## Source data
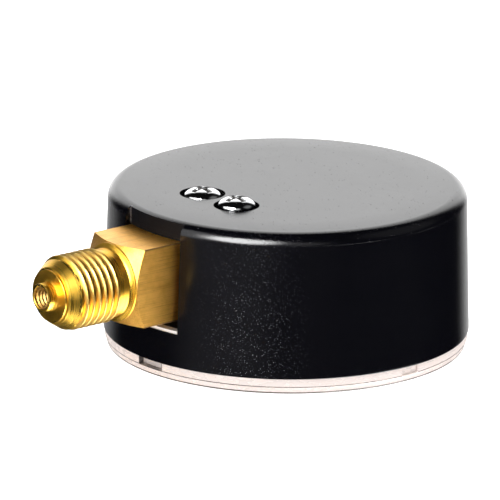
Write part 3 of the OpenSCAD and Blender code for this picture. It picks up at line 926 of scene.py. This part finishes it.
def dome_height(r):
    """Height of the pan head over its side: flat in the middle, rolled over at the rim."""
    return HEAD_DOME * (1 - min(r / HEAD_R, 1) ** 2.5) ** 0.72


def screw_profile(seat):
    """Outline of a pan-head screw, from the top of its head to its point."""
    side_top = seat + HEAD_SIDE
    outline = [(0, seat + HEAD_SIDE + HEAD_DOME)]
    outline += [(HEAD_R * t, dome_height(HEAD_R * t) + seat + HEAD_SIDE)
                for t in (0.08, 0.2, 0.35, 0.5, 0.62, 0.72, 0.8, 0.86, 0.91, 0.95, 0.98)]
    outline += [(HEAD_R - 0.03, side_top - 0.02), (HEAD_R, side_top - 0.15), (HEAD_R, seat + 0.1),
                (HEAD_R - 0.1, seat), (SCREW_R + 0.1, seat), (SCREW_R, seat - 0.2)]
    for turn in range(int((SCREW_LEN - 1.2) / SCREW_PITCH)):
        crest_z = seat - 0.6 - turn * SCREW_PITCH
        outline += [(SCREW_R, crest_z), (SCREW_R - 0.25, crest_z - 0.25)]
    end_z = seat - SCREW_LEN
    return outline + [(SCREW_R, end_z + 0.4), (SCREW_R - 0.4, end_z), (0, end_z)]


def make_case_screws():
    seats = (SCREW_SEAT_Z, SCREW_SEAT_Z + STANDOFF)
    screws = []
    for x, seat in zip((-SCREW_X, SCREW_X), seats):
        screw = lathe("screw", screw_profile(seat), 96, closed=False, centre=(x, SCREW_Y))
        boolean(screw, cross_cutter(x, SCREW_Y, seat + HEAD_SIDE + HEAD_DOME))
        screws.append(screw)
    pair = join(screws, "case_screw_pair")
    bevel(pair, 0.05, 2, 45)
    paint(shade(pair, 35), CHROME, SCREW_RECESS_SHADE)
    for poly in pair.data.polygons:
        spot = poly.center / MM
        on_right = spot.x > 0
        from_axis = math.hypot(spot.x - (SCREW_X if on_right else -SCREW_X), spot.y - SCREW_Y)
        over_side = spot.z - seats[int(on_right)] - HEAD_SIDE
        under_dome = dome_height(from_axis) - 0.06 > over_side > HEAD_DOME - 1.9
        # Faces inside the cross recess get the painted recess shade
        poly.material_index = int(from_axis < 2.5 and under_dome)
    place(pair, "case_body", "bright_screws", "case_screws")


make_case_screws()

# ---------------------------------------------------------------- dial print

# Direction of the scale's zero in degrees, and how far the scale runs, clockwise through the window
ZERO_ANGLE = -45
SWEEP = 270
FULL_SCALE = 10
MINOR_STEPS = 5
INK_T = 0.02
SCALE_LOW_R, SCALE_HIGH_R = 25.6, 25.9
# Inner radius and width of the strokes
MAJOR_STROKE, MINOR_STROKE = (22.6, 0.5), (24.4, 0.2)
NUMBER_R, NUMBER_SIZE = 20.0, 4.2
UNIT_Y, UNIT_SIZE = 9.5, 3.4


def on_dial(obj):
    """Puts flat print, drawn x to the right and y up, on the face that looks down."""
    obj.data.transform(Matrix.Diagonal((-1, 1, -1, 1)))
    obj.data.transform(Matrix.Translation((0, 0, (DIAL_FACE_Z - INK_T / 4) * MM)))
    outward(obj)


def print_bar(angle, r0, r1, width):
    """A radial stroke at a world angle, before on_dial() turns it over."""
    stroke = box_mesh("stroke", (r0, -width / 2, -INK_T / 2), (r1, width / 2, INK_T / 2))
    return turn_z(stroke, 180 - angle)


def print_text(text, x, y, size):
    """Generic lettering as a thin solid, centred on a point."""
    curve = bpy.data.curves.new("text", "FONT")
    curve.body = text
    curve.size = size * MM
    curve.extrude = INK_T / 2 * MM
    curve.align_x = "CENTER"
    curve.align_y = "CENTER"
    curve.resolution_u = 4
    source = linked("text", curve)
    graph = bpy.context.evaluated_depsgraph_get()
    mesh = bpy.data.meshes.new_from_object(source.evaluated_get(graph))
    bpy.data.objects.remove(source)
    bm = bmesh.new()
    bm.from_mesh(mesh)
    bmesh.ops.remove_doubles(bm, verts=bm.verts, dist=1e-7)
    bm.to_mesh(mesh)
    bm.free()
    mesh.transform(Matrix.Translation((x * MM, y * MM, 0)))
    return linked("text", mesh)


def scale_arc():
    """The arc that the strokes hang from."""
    start, end = 180 - ZERO_ANGLE - SWEEP, 180 - ZERO_ANGLE
    steps = 180
    verts, faces = [], []
    for k in range(steps + 1):
        a = math.radians(start + (end - start) * k / steps)
        for r, side in ((SCALE_LOW_R, -1), (SCALE_HIGH_R, -1), (SCALE_HIGH_R, 1), (SCALE_LOW_R, 1)):
            verts.append((r * math.cos(a), r * math.sin(a), side * INK_T / 2))
    for k in range(steps):
        for m in range(4):
            n = (m + 1) % 4
            faces.append((4 * k + m, 4 * k + n, 4 * k + 4 + n, 4 * k + 4 + m))
    faces += [(0, 1, 2, 3), tuple(4 * steps + m for m in (3, 2, 1, 0))]
    return from_pydata("scale_arc", verts, faces)


def make_dial_print():
    parts = [scale_arc()]
    for k in range(FULL_SCALE * MINOR_STEPS + 1):
        angle = ZERO_ANGLE + SWEEP * k / (FULL_SCALE * MINOR_STEPS)
        low_r, width = MINOR_STROKE if k % MINOR_STEPS else MAJOR_STROKE
        parts.append(print_bar(angle, low_r, SCALE_LOW_R - 0.02, width))
    for value in range(0, FULL_SCALE + 1, 2):
        a = math.radians(180 - ZERO_ANGLE - SWEEP * value / FULL_SCALE)
        parts.append(print_text(str(value), NUMBER_R * math.cos(a), NUMBER_R * math.sin(a), NUMBER_SIZE))
    parts.append(print_text("bar", 0, UNIT_Y, UNIT_SIZE))
    marks = join(parts, "dial_print")
    on_dial(marks)
    paint(marks, INK)
    place(marks, "case_body", "pointer_black")


make_dial_print()

# ---------------------------------------------------------------- bourdon tube

TUBE_R, TUBE_Z = 20.5, 18.0
TUBE_T, TUBE_W, TUBE_WALL = 2.2, 8.0, 0.3
TUBE_START, TUBE_END = -87, 165
TUBE_STEPS = 126


def stadium(half_t, half_w, steps):
    """Radius offset and height round a flat tube's outline with round ends."""
    top = arc(0, half_w - half_t, half_t, 0, 180, steps)
    low = arc(0, half_t - half_w, half_t, 180, 360, steps)
    return top + low


def make_tube():
    outer = stadium(TUBE_T / 2, TUBE_W / 2, 8)
    inner = stadium(TUBE_T / 2 - TUBE_WALL, TUBE_W / 2 - TUBE_WALL, 8)
    n = len(outer)
    verts, faces = [], []
    for k in range(TUBE_STEPS + 1):
        a = math.radians(TUBE_START + (TUBE_END - TUBE_START) * k / TUBE_STEPS)
        for dr, dz in outer + inner:
            verts.append(((TUBE_R + dr) * math.cos(a), (TUBE_R + dr) * math.sin(a), TUBE_Z + dz))
    for k in range(TUBE_STEPS):
        low, high = 2 * n * k, 2 * n * (k + 1)
        for m in range(n):
            j = (m + 1) % n
            faces.append((low + m, low + j, high + j, high + m))
            faces.append((low + n + j, low + n + m, high + n + m, high + n + j))
    for base in (0, 2 * n * TUBE_STEPS):
        for m in range(n):
            j = (m + 1) % n
            faces.append((base + m, base + j, base + n + j, base + n + m))
    tube = from_pydata("tube_shell", verts, faces)
    paint(shade(tube, 40), BRONZE_TUBE)
    place(tube, None, "tube_bronze", "bourdon_tube")
    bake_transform(tube)


make_tube()

# ---------------------------------------------------------------- CAD nodes that stay

FINISHES = {"dial": ENAMEL_AND_BACK_SHADE, "pointer": LACQUER, "hairspring": BRONZE_SPRING}
STEEL_NODES = ("tip_pin", "tail_pin", "sector_arbor", "pinion_shaft", "plate_screws", "movement_screws",
               "dial_screws")
for name in STEEL_NODES:
    FINISHES[name] = STEEL
for name, node in NODES.items():
    if not node.hide_render:
        paint(node, FINISHES.get(name, BRASS_MOVEMENT))

# ---------------------------------------------------------------- stage, lights, camera

AZIMUTH = math.radians(50.315)
ELEVATION = math.radians(16.795)
ROLL = math.radians(0.576)
DISTANCE = 1.200
LENS = 491.8
SENSOR = 36
# The point that the camera aims at: its height on the case's axis, and its shift in the picture
AIM_Z, AIM_LEFT, AIM_UP = 16.24, 6.49, 0.09
CAMERA_BACK = Vector((math.sin(AZIMUTH) * math.cos(ELEVATION), -math.cos(AZIMUTH) * math.cos(ELEVATION),
                      math.sin(ELEVATION)))
CAMERA_BACK_FLAT = Vector((math.sin(AZIMUTH), -math.cos(AZIMUTH), 0))
CAMERA_RIGHT = Vector((math.cos(AZIMUTH), math.sin(AZIMUTH), 0))
FLOOR_HALF, FLOOR_Z = 9000, -0.05


def make_floor():
    """White paper that glows, so that it stays white, and that the gloss doesn't mirror."""
    corners = [(-FLOOR_HALF, -FLOOR_HALF, FLOOR_Z), (FLOOR_HALF, -FLOOR_HALF, FLOOR_Z),
               (FLOOR_HALF, FLOOR_HALF, FLOOR_Z), (-FLOOR_HALF, FLOOR_HALF, FLOOR_Z)]
    floor = from_pydata("floor", corners, [(0, 1, 2, 3)])
    f = Finish("floor_paper", (0.86, 0.86, 0.86), 0.9)
    f.set("Emission Color", (1, 1, 1, 1))
    f.set("Emission Strength", 0.97)
    f.set("Specular IOR Level", 0.1)
    paint(floor, f)
    floor.visible_glossy = False


def toward(azimuth, elevation):
    """Unit vector at degrees from the camera's own azimuth, positive to its right, and up."""
    a, e = math.radians(azimuth), math.radians(elevation)
    flat = CAMERA_BACK_FLAT * math.cos(a) + CAMERA_RIGHT * math.sin(a)
    return flat * math.cos(e) + Vector((0, 0, 1)) * math.sin(e)


# Soft studio cards, each with its azimuth and elevation in degrees, the angle inside which it is full,
# the angle at which it is gone, and its radiance
CARDS = [
    (180, 20, 26, 42, 1.85),
    (-31, 24, 16, 26, 19.0),
    (-64, 23, 22, 32, 1.5),
    (85, 31, 16, 34, 0.15),
    (80, -58, 18, 36, 10.5),
    (-40, -20, 15, 40, 0.15),
    (8, -12, 12, 36, 0.03),
    (7, 16, 9, 22, 0.55),
    (-73, -51, 12, 26, 1.1),
    (165, -18, 6, 26, 0.65),
    (-158, -20, 6, 28, 0.42),
]
# What reflections see between the cards, and what diffuse surfaces see all round
AMBIENT = 0.0045
ROOM = 0.95


def make_world():
    """Soft cards on a dark room for reflections, and a plain white backdrop for the camera."""
    world = bpy.data.worlds.new("studio")
    bpy.context.scene.world = world
    world.use_nodes = True
    tree = world.node_tree
    out = tree.nodes["Background"]
    coords = tree.nodes.new("ShaderNodeTexCoord")

    def math_node(operation, a, b):
        node = tree.nodes.new("ShaderNodeMath")
        node.operation = operation
        for k, value in enumerate((a, b)):
            if isinstance(value, (int, float)):
                node.inputs[k].default_value = value
            else:
                tree.links.new(value, node.inputs[k])
        return node.outputs[0]

    total = AMBIENT
    for azimuth, elevation, inner, outer, strength in CARDS:
        dot = tree.nodes.new("ShaderNodeVectorMath")
        dot.operation = "DOT_PRODUCT"
        dot.inputs[1].default_value = toward(azimuth, elevation)
        tree.links.new(coords.outputs["Generated"], dot.inputs[0])
        angle = math_node("ARCCOSINE", dot.outputs["Value"], 0)
        ramp = tree.nodes.new("ShaderNodeMapRange")
        ramp.interpolation_type = "SMOOTHSTEP"
        ramp.inputs["From Min"].default_value = math.radians(inner)
        ramp.inputs["From Max"].default_value = math.radians(outer)
        ramp.inputs["To Min"].default_value = strength
        ramp.inputs["To Max"].default_value = 0
        tree.links.new(angle, ramp.inputs["Value"])
        total = math_node("ADD", ramp.outputs["Result"], total)
    path = tree.nodes.new("ShaderNodeLightPath").outputs
    even = tree.nodes.new("ShaderNodeMix")
    tree.links.new(path["Is Diffuse Ray"], even.inputs[0])
    tree.links.new(total, even.inputs[2])
    even.inputs[3].default_value = ROOM
    strength = math_node("MAXIMUM", even.outputs[0], path["Is Camera Ray"])
    tree.links.new(strength, out.inputs["Strength"])
    out.inputs["Color"].default_value = (1, 1, 1, 1)
    world.cycles.sampling_method = "NONE"


def make_overhead_light():
    """A large soft light behind the object and high over it, which reflections don't show."""
    data = bpy.data.lights.new("overhead", "AREA")
    data.shape = "RECTANGLE"
    data.size, data.size_y = 1.2, 1.2
    data.energy = 8
    light = linked("overhead", data)
    light.location = toward(120, 72) * 2.6
    light.rotation_mode = "QUATERNION"
    light.rotation_quaternion = (Vector((0, 0, 0.02)) - light.location).to_track_quat("-Z", "Y")
    light.visible_glossy = False


def make_camera():
    data = bpy.data.cameras.new("camera")
    data.lens = LENS
    data.sensor_width = SENSOR
    data.clip_start, data.clip_end = 0.05, 30
    cam = linked("camera", data)
    up = CAMERA_BACK.cross(CAMERA_RIGHT)
    right = CAMERA_RIGHT * math.cos(ROLL) + up * math.sin(ROLL)
    up = up * math.cos(ROLL) - CAMERA_RIGHT * math.sin(ROLL)
    target = Vector((0, 0, AIM_Z * MM)) - right * AIM_LEFT * MM + up * AIM_UP * MM
    position = target + CAMERA_BACK * DISTANCE
    basis = Matrix((right, up, CAMERA_BACK)).transposed().to_4x4()
    basis.translation = position
    cam.matrix_world = basis
    bpy.context.scene.camera = cam


make_floor()
make_world()
make_camera()
make_overhead_light()
bpy.context.scene.view_settings.view_transform = "Standard"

## Set exercise
Beginning at the first line above, repeat exactly until the line containing "return outline +", which is included.

## Task response
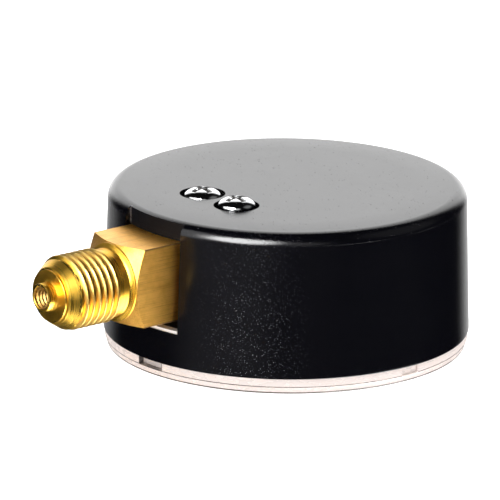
Write part 3 of the OpenSCAD and Blender code for this picture. It picks up at line 926 of scene.py. This part finishes it.
def dome_height(r):
    """Height of the pan head over its side: flat in the middle, rolled over at the rim."""
    return HEAD_DOME * (1 - min(r / HEAD_R, 1) ** 2.5) ** 0.72


def screw_profile(seat):
    """Outline of a pan-head screw, from the top of its head to its point."""
    side_top = seat + HEAD_SIDE
    outline = [(0, seat + HEAD_SIDE + HEAD_DOME)]
    outline += [(HEAD_R * t, dome_height(HEAD_R * t) + seat + HEAD_SIDE)
                for t in (0.08, 0.2, 0.35, 0.5, 0.62, 0.72, 0.8, 0.86, 0.91, 0.95, 0.98)]
    outline += [(HEAD_R - 0.03, side_top - 0.02), (HEAD_R, side_top - 0.15), (HEAD_R, seat + 0.1),
                (HEAD_R - 0.1, seat), (SCREW_R + 0.1, seat), (SCREW_R, seat - 0.2)]
    for turn in range(int((SCREW_LEN - 1.2) / SCREW_PITCH)):
        crest_z = seat - 0.6 - turn * SCREW_PITCH
        outline += [(SCREW_R, crest_z), (SCREW_R - 0.25, crest_z - 0.25)]
    end_z = seat - SCREW_LEN
    return outline + [(SCREW_R, end_z + 0.4), (SCREW_R - 0.4, end_z), (0, end_z)]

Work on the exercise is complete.